THE REQUEST:
All the data should come back exactly as it was given.

DATASET CONTENT:
==================================================
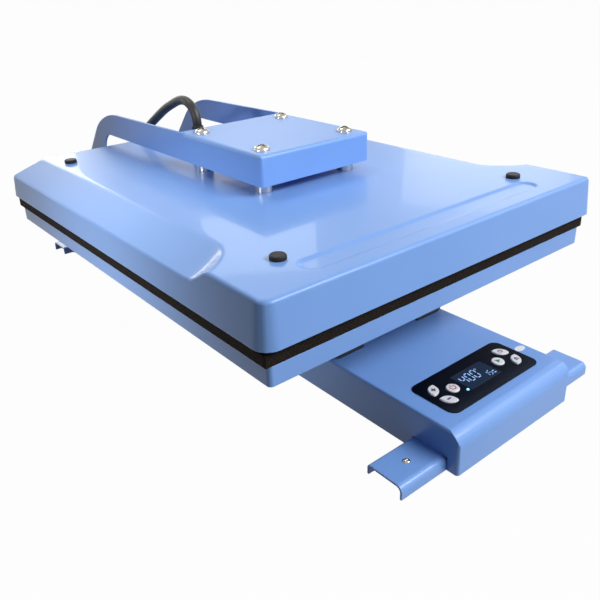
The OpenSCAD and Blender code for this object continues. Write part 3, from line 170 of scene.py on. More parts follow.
FINISHES: Tuple[Finish, ...] = (
    # Periwinkle-blue gloss powder coat, sprayed on phosphated steel sheet and baked
    Finish(
        "blue_paint", "#7DA8E9", "#78A3E5", (0.34, 0.38), Grain.PEEL, 2.6, 0.004,
        coat=0.16, coat_roughness=0.05, specular=0.32,
    ),
    # Charcoal satin powder coat on the hidden pedestal and clamps
    Finish("dark_paint", "#33363B", "#2B2E33", (0.48, 0.58), Grain.PEEL, 1.6, 0.012),
    # Galvanised floor plate with its spangle
    Finish("zinc_sheet", "#AEB4B8", "#959CA1", (0.34, 0.48), Grain.CAST, 4.0, 0.010, metallic=1.0),
    # Moulded black rubber of the feet
    Finish("foot_rubber", "#1C1C1E", "#151517", (0.72, 0.84), Grain.CAST, 0.7, 0.040),
    # Soft black rubber plugs pushed over the cover screws
    Finish("plug_rubber", "#1E1C1B", "#161514", (0.50, 0.62), Grain.CAST, 0.5, 0.020, specular=0.3),
    # Dark brown-black silicone sponge, cut from a slab so that its cells are open at the edges; its
    # near-black second colour is painted shade inside the cells
    Finish("sponge", "#342B24", "#0E0B09", (0.90, 0.98), Grain.CELLS, 1.4, 0.60, specular=0.15),
    # Back-printed polyester overlay, glossy and near black
    Finish(
        "overlay_film", "#06070A", "#040507", (0.18, 0.24), Grain.PEEL, 6.0, 0.003,
        coat=0.06, coat_roughness=0.05, specular=0.22,
    ),
    # Tinted window over a negative display
    Finish(
        "display_window", "#1B2637", "#182232", (0.10, 0.14), Grain.PEEL, 9.0, 0.001,
        coat=0.1, coat_roughness=0.04, glow=0.45, specular=0.25,
    ),
    # Clear blue lens of the status light
    Finish("blue_lens", "#9CD2FF", "#7FC0FF", (0.12, 0.18), Grain.PEEL, 2.0, 0.002, glow=1.3),
    # Epoxy-glass board under green solder resist
    Finish("circuit_board", "#1E5A34", "#184B2B", (0.32, 0.42), Grain.BRUSHED, 0.6, 0.004, coat=0.3),
    # Silver-painted moulded buttons
    Finish("silver_plastic", "#EDEDF0", "#E4E4E9", (0.24, 0.32), Grain.PEEL, 0.9, 0.004, coat=0.4),
    # Anodised extruded aluminium
    Finish("anodised_aluminium", "#B4B6BA", "#A6A8AD", (0.30, 0.42), Grain.BRUSHED, 0.5, 0.008, metallic=1.0),
    # Cream moulded case of the solid-state relay
    Finish("relay_plastic", "#D9D8CF", "#CFCDC3", (0.45, 0.55), Grain.CAST, 0.6, 0.008),
    # Black moulded nylon of the inlet, the switch frame and the glands
    Finish("black_plastic", "#202023", "#19191B", (0.40, 0.50), Grain.CAST, 0.6, 0.012),
    # Red moulded rocker
    Finish("red_plastic", "#B3161A", "#A11216", (0.22, 0.30), Grain.PEEL, 1.6, 0.004, coat=0.3),
    # Nickel-plated steel of the head bolts and screws
    Finish("plated_steel", "#B9B6AE", "#A5A198", (0.14, 0.24), Grain.BRUSHED, 0.7, 0.004, metallic=1.0),
    # Zinc-plated steel fasteners
    Finish("zinc_steel", "#B9BCC0", "#A3A7AB", (0.28, 0.40), Grain.CAST, 1.2, 0.006, metallic=1.0),
    # Ground and polished steel bar and turned spacers
    Finish("bright_steel", "#CACBCD", "#B9BBBE", (0.18, 0.30), Grain.BRUSHED, 0.4, 0.006, metallic=1.0),
    # Milled steel with a little oil on it
    Finish("machined_steel", "#85888C", "#74777B", (0.32, 0.44), Grain.BRUSHED, 0.8, 0.010, metallic=1.0),
    # Chemically blackened steel collars
    Finish("black_steel", "#3A3B3E", "#2E2F32", (0.34, 0.44), Grain.CAST, 0.8, 0.006, metallic=1.0),
    # Sintered bronze bushes
    Finish("bronze", "#B58A4C", "#9C743C", (0.34, 0.46), Grain.CAST, 0.5, 0.012, metallic=1.0),
    # Black air-drying enamel on the motor
    Finish("motor_enamel", "#1F2023", "#18191B", (0.34, 0.44), Grain.PEEL, 1.4, 0.010, coat=0.2),
    # Sand-cast aluminium, darkened by heat
    Finish("cast_platen", "#3C3A39", "#2C2A29", (0.50, 0.64), Grain.CAST, 1.8, 0.060, metallic=1.0),
    # Stainless heater sheath, straw-brown from its first firing
    Finish("heater_steel", "#7A6D5E", "#64584B", (0.34, 0.50), Grain.BRUSHED, 1.0, 0.008, metallic=1.0),
    # Needled ceramic-fibre blanket
    Finish("ceramic_fibre", "#EAE7DD", "#DAD6C9", (0.92, 0.98), Grain.FIBRES, 2.0, 0.50, sheen=0.2),
    # Brown phenolic case of the thermal cut-out
    Finish("phenolic", "#4A3528", "#3D2B20", (0.36, 0.48), Grain.CAST, 0.8, 0.008),
    # Black rubber sheath and boot of the heater cable
    Finish("cable_rubber", "#1B1B1D", "#141416", (0.38, 0.50), Grain.CAST, 0.9, 0.018),
)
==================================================
RESULT OF THIS EXERCISE:
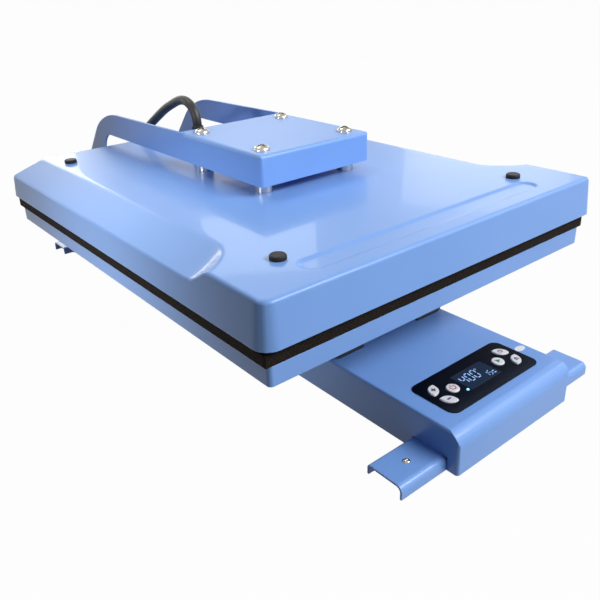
The OpenSCAD and Blender code for this object continues. Write part 3, from line 170 of scene.py on. More parts follow.
FINISHES: Tuple[Finish, ...] = (
    # Periwinkle-blue gloss powder coat, sprayed on phosphated steel sheet and baked
    Finish(
        "blue_paint", "#7DA8E9", "#78A3E5", (0.34, 0.38), Grain.PEEL, 2.6, 0.004,
        coat=0.16, coat_roughness=0.05, specular=0.32,
    ),
    # Charcoal satin powder coat on the hidden pedestal and clamps
    Finish("dark_paint", "#33363B", "#2B2E33", (0.48, 0.58), Grain.PEEL, 1.6, 0.012),
    # Galvanised floor plate with its spangle
    Finish("zinc_sheet", "#AEB4B8", "#959CA1", (0.34, 0.48), Grain.CAST, 4.0, 0.010, metallic=1.0),
    # Moulded black rubber of the feet
    Finish("foot_rubber", "#1C1C1E", "#151517", (0.72, 0.84), Grain.CAST, 0.7, 0.040),
    # Soft black rubber plugs pushed over the cover screws
    Finish("plug_rubber", "#1E1C1B", "#161514", (0.50, 0.62), Grain.CAST, 0.5, 0.020, specular=0.3),
    # Dark brown-black silicone sponge, cut from a slab so that its cells are open at the edges; its
    # near-black second colour is painted shade inside the cells
    Finish("sponge", "#342B24", "#0E0B09", (0.90, 0.98), Grain.CELLS, 1.4, 0.60, specular=0.15),
    # Back-printed polyester overlay, glossy and near black
    Finish(
        "overlay_film", "#06070A", "#040507", (0.18, 0.24), Grain.PEEL, 6.0, 0.003,
        coat=0.06, coat_roughness=0.05, specular=0.22,
    ),
    # Tinted window over a negative display
    Finish(
        "display_window", "#1B2637", "#182232", (0.10, 0.14), Grain.PEEL, 9.0, 0.001,
        coat=0.1, coat_roughness=0.04, glow=0.45, specular=0.25,
    ),
    # Clear blue lens of the status light
    Finish("blue_lens", "#9CD2FF", "#7FC0FF", (0.12, 0.18), Grain.PEEL, 2.0, 0.002, glow=1.3),
    # Epoxy-glass board under green solder resist
    Finish("circuit_board", "#1E5A34", "#184B2B", (0.32, 0.42), Grain.BRUSHED, 0.6, 0.004, coat=0.3),
    # Silver-painted moulded buttons
    Finish("silver_plastic", "#EDEDF0", "#E4E4E9", (0.24, 0.32), Grain.PEEL, 0.9, 0.004, coat=0.4),
    # Anodised extruded aluminium
    Finish("anodised_aluminium", "#B4B6BA", "#A6A8AD", (0.30, 0.42), Grain.BRUSHED, 0.5, 0.008, metallic=1.0),
    # Cream moulded case of the solid-state relay
    Finish("relay_plastic", "#D9D8CF", "#CFCDC3", (0.45, 0.55), Grain.CAST, 0.6, 0.008),
    # Black moulded nylon of the inlet, the switch frame and the glands
    Finish("black_plastic", "#202023", "#19191B", (0.40, 0.50), Grain.CAST, 0.6, 0.012),
    # Red moulded rocker
    Finish("red_plastic", "#B3161A", "#A11216", (0.22, 0.30), Grain.PEEL, 1.6, 0.004, coat=0.3),
    # Nickel-plated steel of the head bolts and screws
    Finish("plated_steel", "#B9B6AE", "#A5A198", (0.14, 0.24), Grain.BRUSHED, 0.7, 0.004, metallic=1.0),
    # Zinc-plated steel fasteners
    Finish("zinc_steel", "#B9BCC0", "#A3A7AB", (0.28, 0.40), Grain.CAST, 1.2, 0.006, metallic=1.0),
    # Ground and polished steel bar and turned spacers
    Finish("bright_steel", "#CACBCD", "#B9BBBE", (0.18, 0.30), Grain.BRUSHED, 0.4, 0.006, metallic=1.0),
    # Milled steel with a little oil on it
    Finish("machined_steel", "#85888C", "#74777B", (0.32, 0.44), Grain.BRUSHED, 0.8, 0.010, metallic=1.0),
    # Chemically blackened steel collars
    Finish("black_steel", "#3A3B3E", "#2E2F32", (0.34, 0.44), Grain.CAST, 0.8, 0.006, metallic=1.0),
    # Sintered bronze bushes
    Finish("bronze", "#B58A4C", "#9C743C", (0.34, 0.46), Grain.CAST, 0.5, 0.012, metallic=1.0),
    # Black air-drying enamel on the motor
    Finish("motor_enamel", "#1F2023", "#18191B", (0.34, 0.44), Grain.PEEL, 1.4, 0.010, coat=0.2),
    # Sand-cast aluminium, darkened by heat
    Finish("cast_platen", "#3C3A39", "#2C2A29", (0.50, 0.64), Grain.CAST, 1.8, 0.060, metallic=1.0),
    # Stainless heater sheath, straw-brown from its first firing
    Finish("heater_steel", "#7A6D5E", "#64584B", (0.34, 0.50), Grain.BRUSHED, 1.0, 0.008, metallic=1.0),
    # Needled ceramic-fibre blanket
    Finish("ceramic_fibre", "#EAE7DD", "#DAD6C9", (0.92, 0.98), Grain.FIBRES, 2.0, 0.50, sheen=0.2),
    # Brown phenolic case of the thermal cut-out
    Finish("phenolic", "#4A3528", "#3D2B20", (0.36, 0.48), Grain.CAST, 0.8, 0.008),
    # Black rubber sheath and boot of the heater cable
    Finish("cable_rubber", "#1B1B1D", "#141416", (0.38, 0.50), Grain.CAST, 0.9, 0.018),
)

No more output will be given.